Sweet potato prices should stay high until September, when new-crop volume shipments begin.
Markets should stay about where they are until new-crop volumes get into full swing in September, said Stewart Precythe, president and chief executive officer of Faison, N.C.-based Southern Produce Distributors Inc.
“The old crop in storage is very short, and demand is good,” Precythe said. “I don’t see prices coming down much before the first or mid-September.”
Benny Graves, executive secretary of the Vardaman-based Mississippi Sweet Potato Council, also expected prices to remain high heading into harvest.
“Supplies are tight and the market’s hot,” Graves said. “That’s a good thing.”
Based on the amount of rain growers endured last season, Precythe was actually surprised that this season’s storage crop has lasted as long as it has.
“The quality has been better than we thought it would be.”
North Carolina plantings this year are expected to cover close to the U.S. Department of Agriculture estimate of 66,000 acres, said Sue Johnson-Langdon, executive director of the Benson-based North Carolina Sweet Potato Commission.
That’s up from 54,000 acres last season, but close to the 2012 total, Johnson-Langdon said. Acreage was down sharply last year because of rains during planting season.
Southern Produce won’t likely start shipping new-crop sweet potatoes in volume until after Labor Day, Precythe said. As of the week of July 21, all signs were pointing towards a high-quality crop.
“We’ve had good growing conditions — ample rain but not too much.”
Only one hurricane has hit North Carolina this season, and it did most of its damage on the coast, Johnson-Langdon said.
“There have been no huge weather swings.”
Mississippi growers also are looking forward to great quality and yields this year, Graves said.
“We have great plant survival and the plant stands are excellent — always good indicators. We’ve had some timely rains recently.”
Harvests in Mississippi should begin the last week of August, with volumes ramping up in the first week of September. Acreage in the state is up about 1,500 acres this year, Graves said.

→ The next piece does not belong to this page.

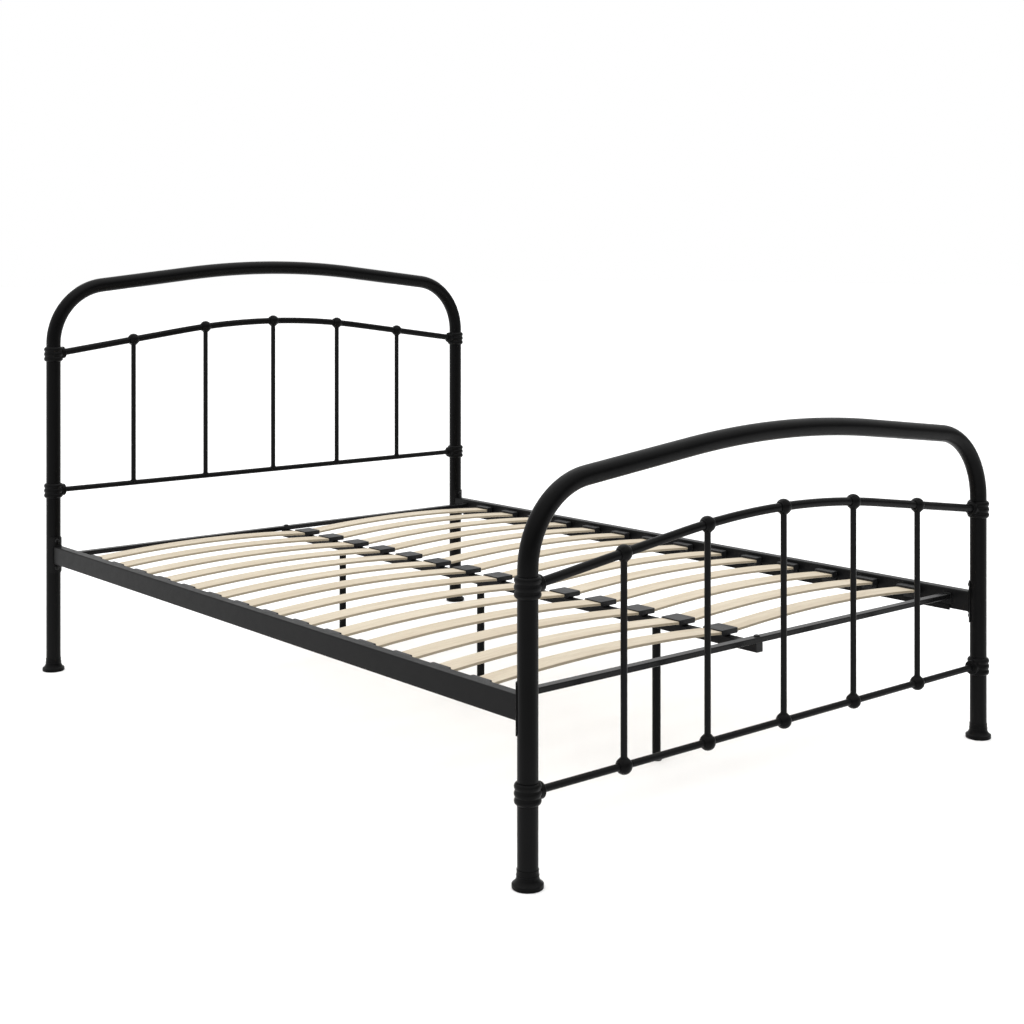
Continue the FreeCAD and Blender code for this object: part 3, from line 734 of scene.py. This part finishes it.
# ---- bell feet
FOOT_SIDES = 96
RIM_LOW_ROUND = 2.2 * MM
RIM_HIGH_ROUND = 1.8 * MM
RIM_HIGH_Z = 7.4 * MM
CONE_R = 20.5 * MM  # at the cone's top
CONE_LOW = 9.2 * MM
CONE_RISE = 12.8 * MM
CONE_STEPS = 12
CONE_BEND = 2.3  # over 1, the cone is hollow
FOOT_BEAD_ROUND = 1.1 * MM
FOOT_BEAD_Z = 23.4 * MM
SLEEVE_R = 19.9 * MM
SLEEVE_LOW = 25.2 * MM
SLEEVE_TAPER = 0.1 * MM
FOOT_LIP_R = 19.5 * MM
FOOT_LIP_ROUND = 0.8 * MM
FOOT_LIP_DROP = 0.9 * MM  # from the foot's top to the lip's middle
FOOT_LIP_LENGTH = 2.4 * MM
FOOT_BORE_LOW = 6 * MM


def foot_profile(rim_r, bore, height):
    """Rounded rim, hollow cone, a bead and a thin sleeve around the post."""
    profile = arc_points((rim_r - RIM_LOW_ROUND, RIM_LOW_ROUND), RIM_LOW_ROUND, -90, 0, 6)
    shoulder_r = rim_r - RIM_HIGH_ROUND
    profile += arc_points((shoulder_r, RIM_HIGH_Z), RIM_HIGH_ROUND, 0, 80, 6)
    for k in range(1, CONE_STEPS + 1):
        share = k / CONE_STEPS
        out = (shoulder_r - CONE_R) * (1 - share) ** CONE_BEND
        profile.append((CONE_R + out, CONE_LOW + CONE_RISE * share))
    profile += arc_points((SLEEVE_R, FOOT_BEAD_Z), FOOT_BEAD_ROUND, -65, 65, 8)
    profile += [(SLEEVE_R + SLEEVE_TAPER, SLEEVE_LOW)]
    profile += [(SLEEVE_R, height - FOOT_LIP_LENGTH)]
    profile += arc_points((FOOT_LIP_R, height - FOOT_LIP_DROP), FOOT_LIP_ROUND, -50, 90, 6)
    return profile + [(bore, height), (bore, FOOT_BORE_LOW)]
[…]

Even with the shortage of storage sweet potatoes and the high prices, Southern Produce still hoped to ship cured-to-cured.
“There’s pressure to ship green, but we hope to go right into new-crop cured.”
Some harvesting could begin early because of the low storage supplies, Graves said, but he’s confident that if growers do “quick curing” to get product to market faster, quality won’t be compromised.